━━ INPUT DATA ━━

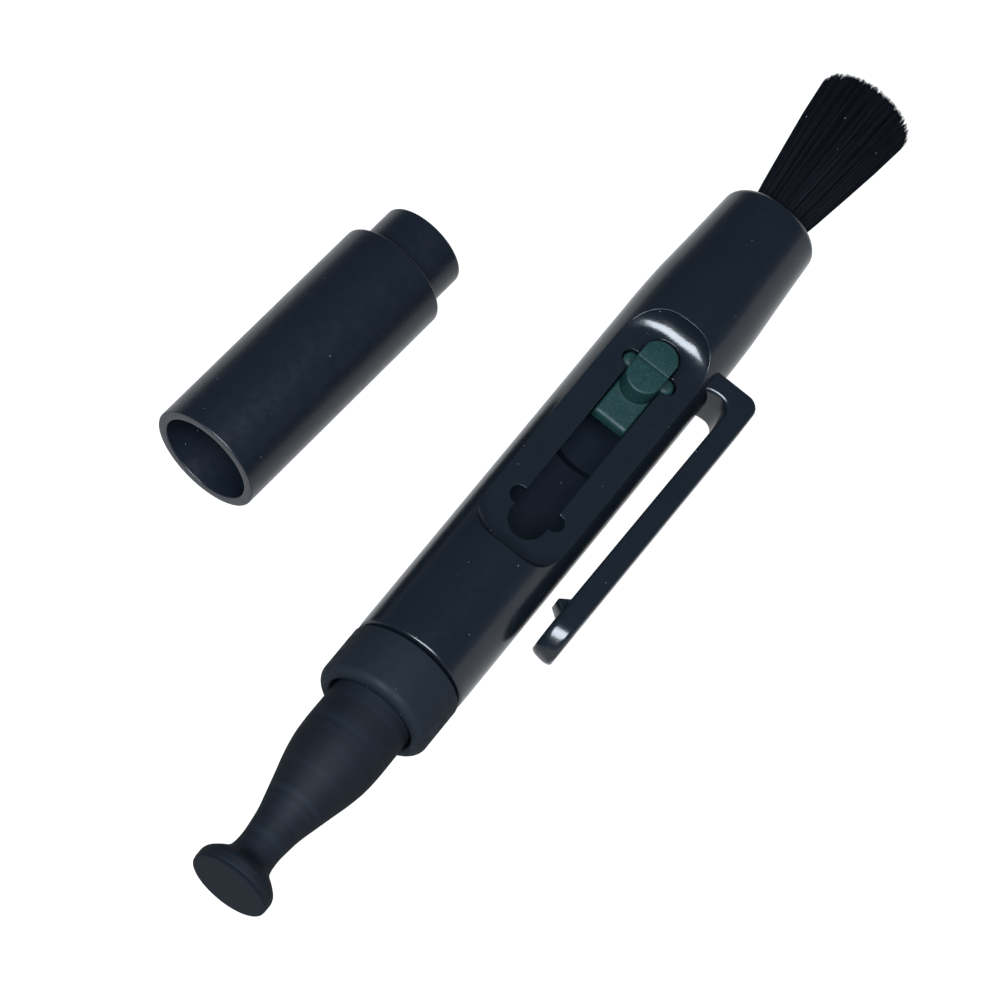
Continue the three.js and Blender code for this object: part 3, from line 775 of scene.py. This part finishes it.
def clip_sections():
    """Cross-sections from the free end over the arm to the root."""
    bend = CLIP_ROOT[0] - CLIP_FILLET
    rings = []
    reach = CLIP_END_REACH
    for i in range(1, CLIP_END_RINGS + 1):
        d = reach * (i / CLIP_END_RINGS) ** 1.6
        share = d / reach
        half = CLIP_HALF_WIDTH * math.sqrt(1 - (1 - share) ** 2)
        lean = CLIP_END_SLOPE * (1 - share)
        pull = CLIP_END_ROUND * (1 - math.sqrt(1 - max(0, 1 - d / CLIP_END_ROUND) ** 2))
        x = CLIP_FREE_END + d
        inner = (x + lean, CLIP_INNER[0] + pull)
        outer = (x, CLIP_OUTER[0] - pull)
        corner = CLIP_END_EDGE - CLIP_END_EDGE_LOSS * share
        rings.append(clip_section(inner, outer, half, corner))
    for i in range(1, CLIP_ARM_RINGS + 1):
        share = i / CLIP_ARM_RINGS
        x = CLIP_FREE_END + reach + (bend - CLIP_FREE_END - reach) * share
        inner = CLIP_INNER[0] + (CLIP_INNER[1] - CLIP_INNER[0]) * share
        outer = CLIP_OUTER[0] + (CLIP_OUTER[1] - CLIP_OUTER[0]) * share
        corner = CLIP_EDGE + CLIP_ARM_EDGE_LOSS * max(0, 1 - 6 * share)
        rings.append(clip_section((x, inner), (x, outer), CLIP_HALF_WIDTH, corner))
    low = CLIP_INNER[1] - CLIP_FILLET
    corner = rounded(
        [(bend, CLIP_OUTER[1]), (CLIP_ROOT[1], CLIP_OUTER[1], CLIP_CORNER), (CLIP_ROOT[1], low)], 8
    )
    outer_points = even(corner, CLIP_BEND_RINGS)
    for i in range(1, CLIP_BEND_RINGS + 1):
        a = math.pi / 2 * (1 - i / CLIP_BEND_RINGS)
        inner = (bend + CLIP_FILLET * math.cos(a), low + CLIP_FILLET * math.sin(a))
        rings.append(clip_section(inner, outer_points[i], CLIP_HALF_WIDTH))
    flare = CLIP_ROOT_FLARE
    for i in range(1, CLIP_ROOT_RINGS + 1):
        share = i / CLIP_ROOT_RINGS
        y = low - (low - CLIP_ROOT_REACH) * share
        back = flare - math.sqrt(max(0, flare**2 - (flare * share) ** 2))
        rings.append(clip_section((CLIP_ROOT[0] - back, y), (CLIP_ROOT[1], y), CLIP_HALF_WIDTH))
    return rings


def even(points, count):
    """count + 1 points at even spacing along a polyline."""
    lengths = [0.0]
    for a, b in zip(points, points[1:]):
        lengths.append(lengths[-1] + math.dist(a, b))
    out = []
    for i in range(count + 1):
        want = lengths[-1] * i / count
        k = min(len(points) - 2, max(0, sum(1 for length in lengths if length <= want) - 1))
        share = (want - lengths[k]) / max(1e-9, lengths[k + 1] - lengths[k])
        out.append(tuple(Vector(points[k]).lerp(Vector(points[k + 1]), min(1, share))))
    return out


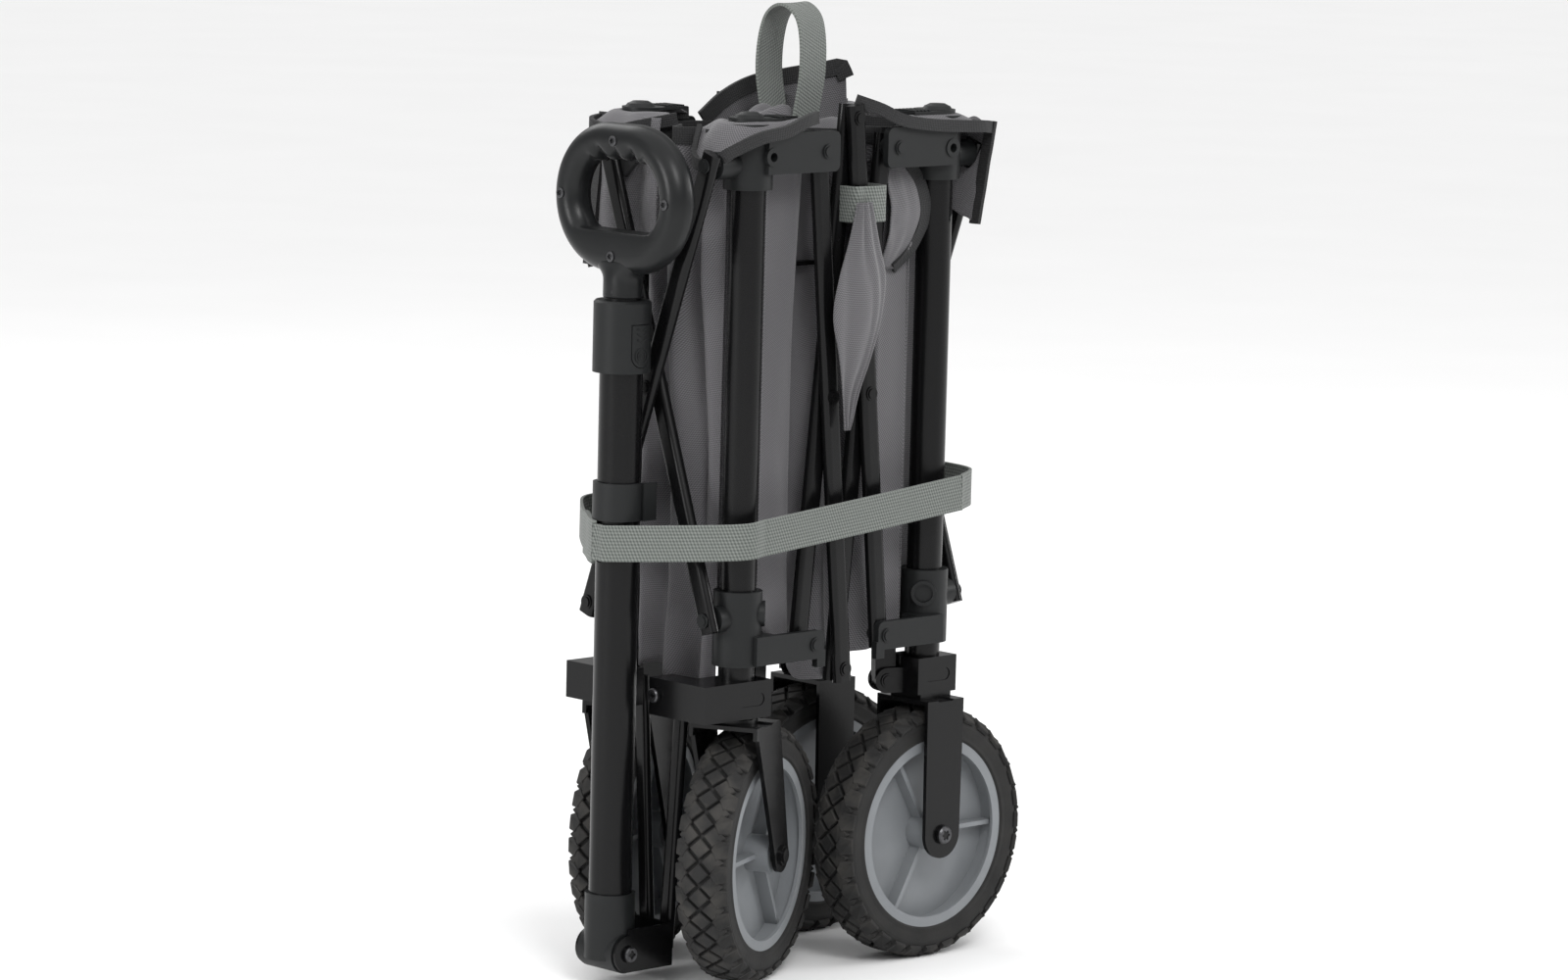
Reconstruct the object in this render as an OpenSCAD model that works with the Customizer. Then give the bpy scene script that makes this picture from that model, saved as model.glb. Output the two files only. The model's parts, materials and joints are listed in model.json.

━━━

▶ [TASK BRIEF]
Write the listing out again, exactly as shown above.

▶ [SOLUTION]
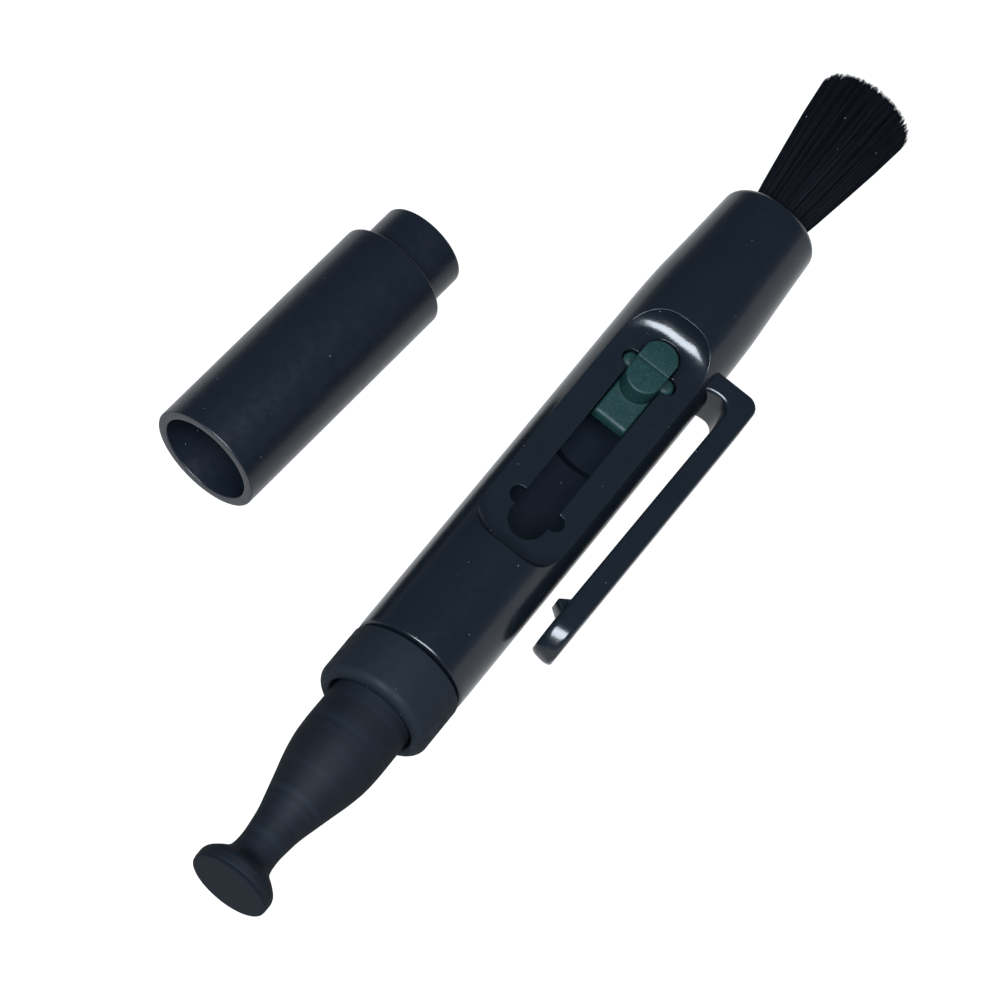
Continue the three.js and Blender code for this object: part 3, from line 775 of scene.py. This part finishes it.
def clip_sections():
    """Cross-sections from the free end over the arm to the root."""
    bend = CLIP_ROOT[0] - CLIP_FILLET
    rings = []
    reach = CLIP_END_REACH
    for i in range(1, CLIP_END_RINGS + 1):
        d = reach * (i / CLIP_END_RINGS) ** 1.6
        share = d / reach
        half = CLIP_HALF_WIDTH * math.sqrt(1 - (1 - share) ** 2)
        lean = CLIP_END_SLOPE * (1 - share)
        pull = CLIP_END_ROUND * (1 - math.sqrt(1 - max(0, 1 - d / CLIP_END_ROUND) ** 2))
        x = CLIP_FREE_END + d
        inner = (x + lean, CLIP_INNER[0] + pull)
        outer = (x, CLIP_OUTER[0] - pull)
        corner = CLIP_END_EDGE - CLIP_END_EDGE_LOSS * share
        rings.append(clip_section(inner, outer, half, corner))
    for i in range(1, CLIP_ARM_RINGS + 1):
        share = i / CLIP_ARM_RINGS
        x = CLIP_FREE_END + reach + (bend - CLIP_FREE_END - reach) * share
        inner = CLIP_INNER[0] + (CLIP_INNER[1] - CLIP_INNER[0]) * share
        outer = CLIP_OUTER[0] + (CLIP_OUTER[1] - CLIP_OUTER[0]) * share
        corner = CLIP_EDGE + CLIP_ARM_EDGE_LOSS * max(0, 1 - 6 * share)
        rings.append(clip_section((x, inner), (x, outer), CLIP_HALF_WIDTH, corner))
    low = CLIP_INNER[1] - CLIP_FILLET
    corner = rounded(
        [(bend, CLIP_OUTER[1]), (CLIP_ROOT[1], CLIP_OUTER[1], CLIP_CORNER), (CLIP_ROOT[1], low)], 8
    )
    outer_points = even(corner, CLIP_BEND_RINGS)
    for i in range(1, CLIP_BEND_RINGS + 1):
        a = math.pi / 2 * (1 - i / CLIP_BEND_RINGS)
        inner = (bend + CLIP_FILLET * math.cos(a), low + CLIP_FILLET * math.sin(a))
        rings.append(clip_section(inner, outer_points[i], CLIP_HALF_WIDTH))
    flare = CLIP_ROOT_FLARE
    for i in range(1, CLIP_ROOT_RINGS + 1):
        share = i / CLIP_ROOT_RINGS
        y = low - (low - CLIP_ROOT_REACH) * share
        back = flare - math.sqrt(max(0, flare**2 - (flare * share) ** 2))
        rings.append(clip_section((CLIP_ROOT[0] - back, y), (CLIP_ROOT[1], y), CLIP_HALF_WIDTH))
    return rings


def even(points, count):
    """count + 1 points at even spacing along a polyline."""
    lengths = [0.0]
    for a, b in zip(points, points[1:]):
        lengths.append(lengths[-1] + math.dist(a, b))
    out = []
    for i in range(count + 1):
        want = lengths[-1] * i / count
        k = min(len(points) - 2, max(0, sum(1 for length in lengths if length <= want) - 1))
        share = (want - lengths[k]) / max(1e-9, lengths[k + 1] - lengths[k])
        out.append(tuple(Vector(points[k]).lerp(Vector(points[k + 1]), min(1, share))))
    return out


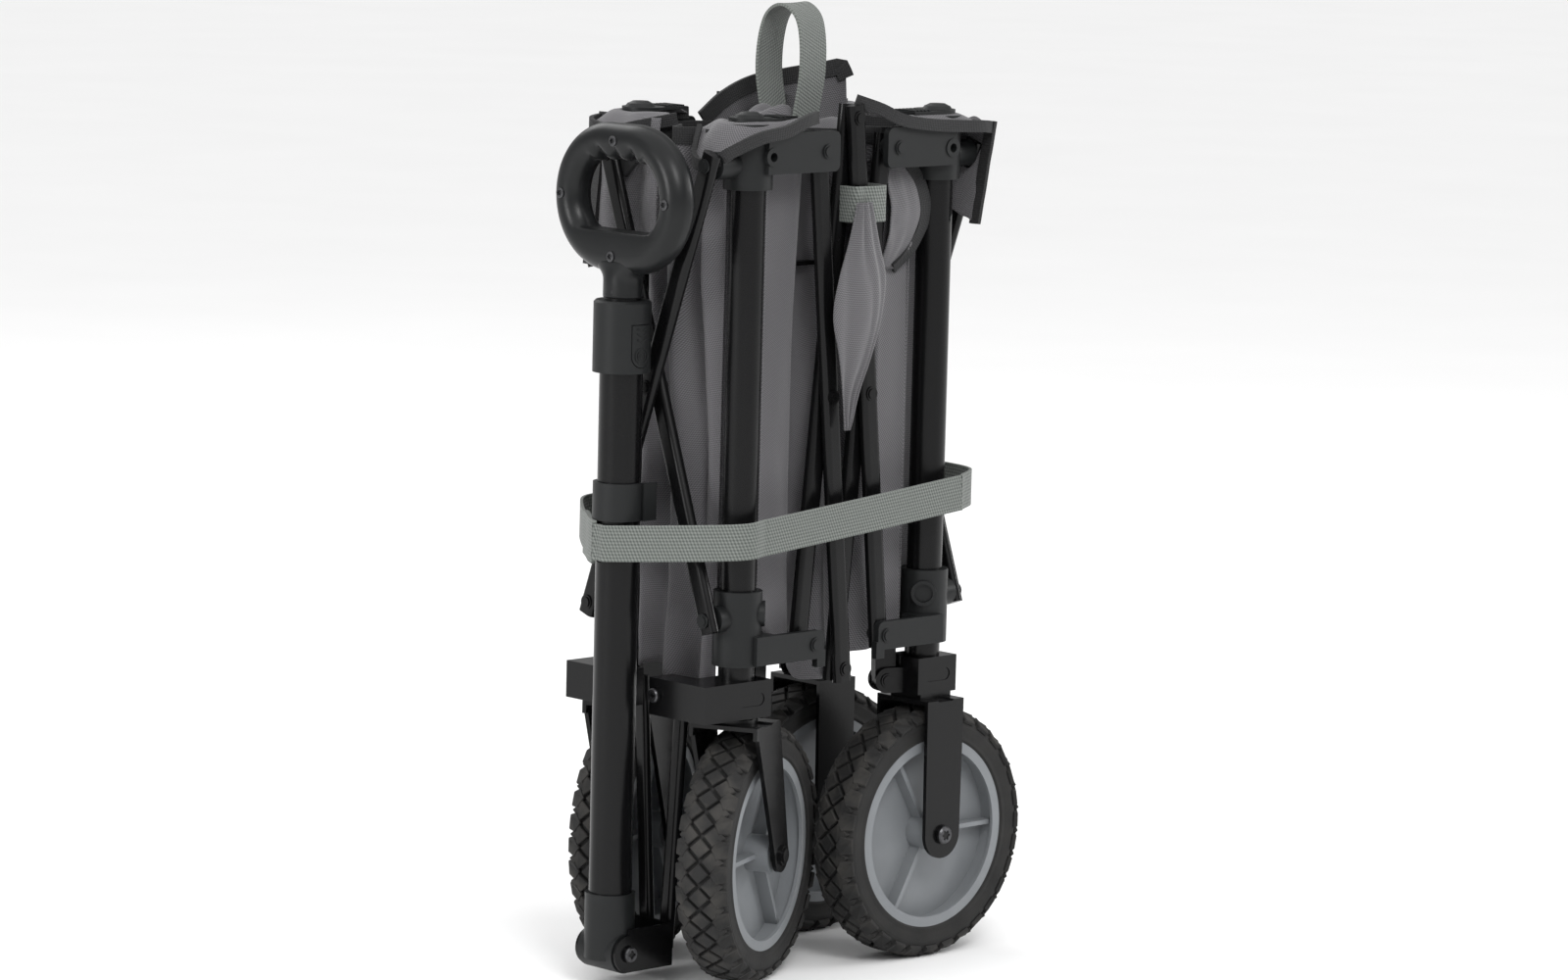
Reconstruct the object in this render as an OpenSCAD model that works with the Customizer. Then give the bpy scene script that makes this picture from that model, saved as model.glb. Output the two files only. The model's parts, materials and joints are listed in model.json.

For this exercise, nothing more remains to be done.